Bien que La Proposition semble se développer sur le modèle typique de l'amour et de la haine, je crois personnellement que la dynamique entre les protagonistes est beaucoup plus profonde que ça. À première vue, aucun des personnages se plaît, mais si on va un peu plus loin, on se rend compte qu'ils ont tous les deux des sentiments positifs qui sont réprimés en raison de leur contexte de travail strict. Andrew a de l'admiration pour Margaret, et à un moment du film, il confesse que cette admiration passe à l'état d'attirance. Margaret, de son côté, possède également des sentiments similaires ; elle pense qu'Andrew est un homme très engagé et talentueux et elle confesse même qu'elle a peur de le perdre en tant qu'assistant, raison pour laquelle elle a décidé de ne pas le faire évoluer au sein de l'entreprise. Dès le début, tous les deux partagent une passion pour leur travail et admirent les qualités professionnelles de l'autre. Les personnages ont beaucoup de choses en commun mais ils n'ont pas de relation au-delà de la dimension professionnelle, ce qui ne leur permet pas de se regarder au-delà de cette position.

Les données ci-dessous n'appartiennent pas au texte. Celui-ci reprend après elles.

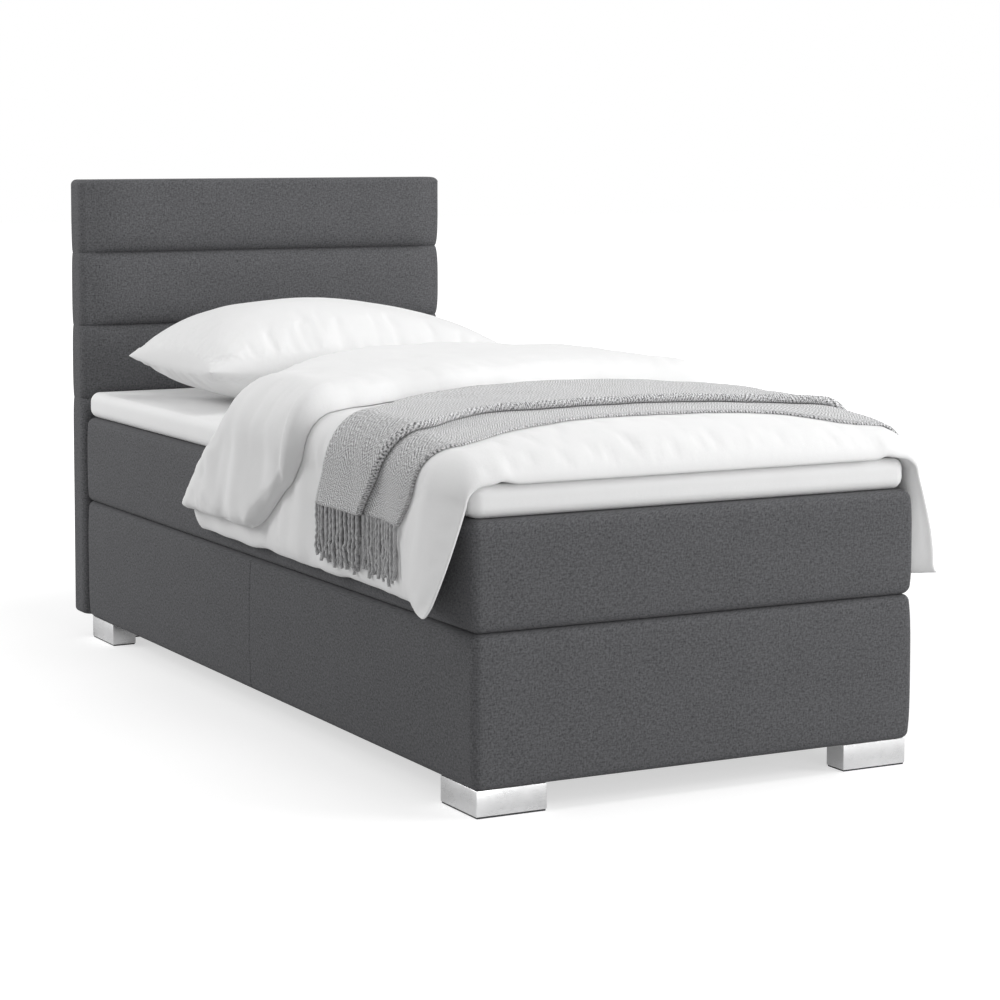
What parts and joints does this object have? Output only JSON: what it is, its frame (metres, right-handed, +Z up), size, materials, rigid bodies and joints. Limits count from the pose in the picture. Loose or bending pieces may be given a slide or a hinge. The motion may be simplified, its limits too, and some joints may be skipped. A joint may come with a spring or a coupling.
{
  "type": "box spring bed",
  "caption": "Box spring bed: upholstered base and mattress boxes on low corner feet, padded topper, channelled headboard, pillow, turned-down duvet and fringed throw.",
  "frame": {"origin": "on the floor, under the middle of the whole bed", "axes": "+Z up, +Y towards the headboard, +X to the right for someone who stands at the foot end and looks at the headboard"},
  "size_m": [1.0938, 2.0763, 1.0846],
  "materials": {
    "upholstery": "dark grey melange flat-woven upholstery cloth",
    "topper_cloth": "white knitted cotton cover",
    "linen": "white cotton bed linen",
    "throw_weave": "light grey herringbone weave with a fringe",
    "satin_metal": "satin silver",
    "glide": "matte dark grey",
    "bolt_steel": "zinc plated",
    "timber": "planed softwood, bare",
    "board": "bare panel board",
    "foam": "open-cell upholstery foam",
    "felt": "grey needle felt",
    "pocket_cloth": "white non-woven pocket cloth",
    "lining": "dark non-woven dust cloth"
  },
  "bodies": {
    "root": {"base_side_rail_left": "timber", "base_side_rail_right": "timber", "base_foot_rail": "timber", "base_head_rail": "timber", "base_ledger_left": "timber", "base_ledger_right": "timber", "base_centre_beam": "timber", "base_corner_block_front_left": "timber", "base_corner_block_front_right": "timber", "base_corner_block_rear_left": "timber", "base_corner_block_rear_right": "timber", "base_slat_1": "timber", "base_slat_2": "timber", "base_slat_3": "timber", "base_slat_4": "timber", "base_slat_5": "timber", "base_slat_6": "timber", "base_slat_7": "timber", "base_spring_core": "pocket_cloth", "base_felt": "felt", "base_top_foam": "foam", "base_side_padding": "foam", "base_cover": "upholstery", "base_dust_cover": "lining", "foot_front_left": "satin_metal", "foot_front_right": "satin_metal", "foot_rear_left": "satin_metal", "foot_rear_right": "satin_metal", "foot_glide_front_left": "glide", "foot_glide_front_right": "glide", "foot_glide_rear_left": "glide", "foot_glide_rear_right": "glide", "foot_bolt_front_left": "bolt_steel", "foot_bolt_front_right": "bolt_steel", "foot_bolt_rear_left": "bolt_steel", "foot_bolt_rear_right": "bolt_steel", "mattress_cover": "upholstery", "mattress_underside": "lining", "mattress_foam_border": "foam", "mattress_bottom_foam": "foam", "mattress_bottom_felt": "felt", "mattress_spring_core": "pocket_cloth", "mattress_top_felt": "felt", "mattress_top_foam": "foam", "topper_cover": "topper_cloth", "topper_core": "foam", "headboard_cover": "upholstery", "headboard_back_cloth": "lining", "headboard_board": "board", "headboard_foam_1": "foam", "headboard_foam_2": "foam", "headboard_foam_3": "foam", "headboard_foam_4": "foam", "headboard_bolt_left": "bolt_steel", "headboard_bolt_right": "bolt_steel", "duvet": "linen", "throw": "throw_weave", "pillow": "linen"}
  },
  "joints": []
}
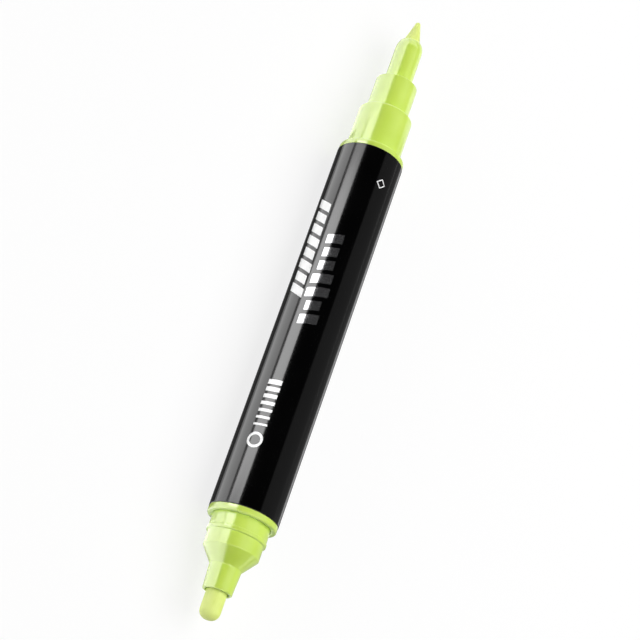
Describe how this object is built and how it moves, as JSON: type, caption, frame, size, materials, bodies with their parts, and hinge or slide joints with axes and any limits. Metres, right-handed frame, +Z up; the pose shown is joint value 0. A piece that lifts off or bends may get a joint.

De mon point de vue, le succès de La Proposition est naturel pour les nombreuses raisons évoquées au long de cette critique. Premièrement, un élément de grande importance c'est le casting du film, qui réussit à incarner des personnages mémorables et drôles qui ont également une très bonne chimie. En plus, ce grand choix ne se limite qu'aux protagonistes du film mais aussi les personnages secondaires qui contribuent à l'authenticité de l'atmosphère et à l'humour cynique qui accepte l'absurdité de la situation. Dans une dernière mesure, le jeu de rôles sociaux qui à la fois colle au modèle traditionnel de la comédie romantique et inverse ce modèle pour donner un ton innovant à l'histoire me parait clé pour captiver l'audience.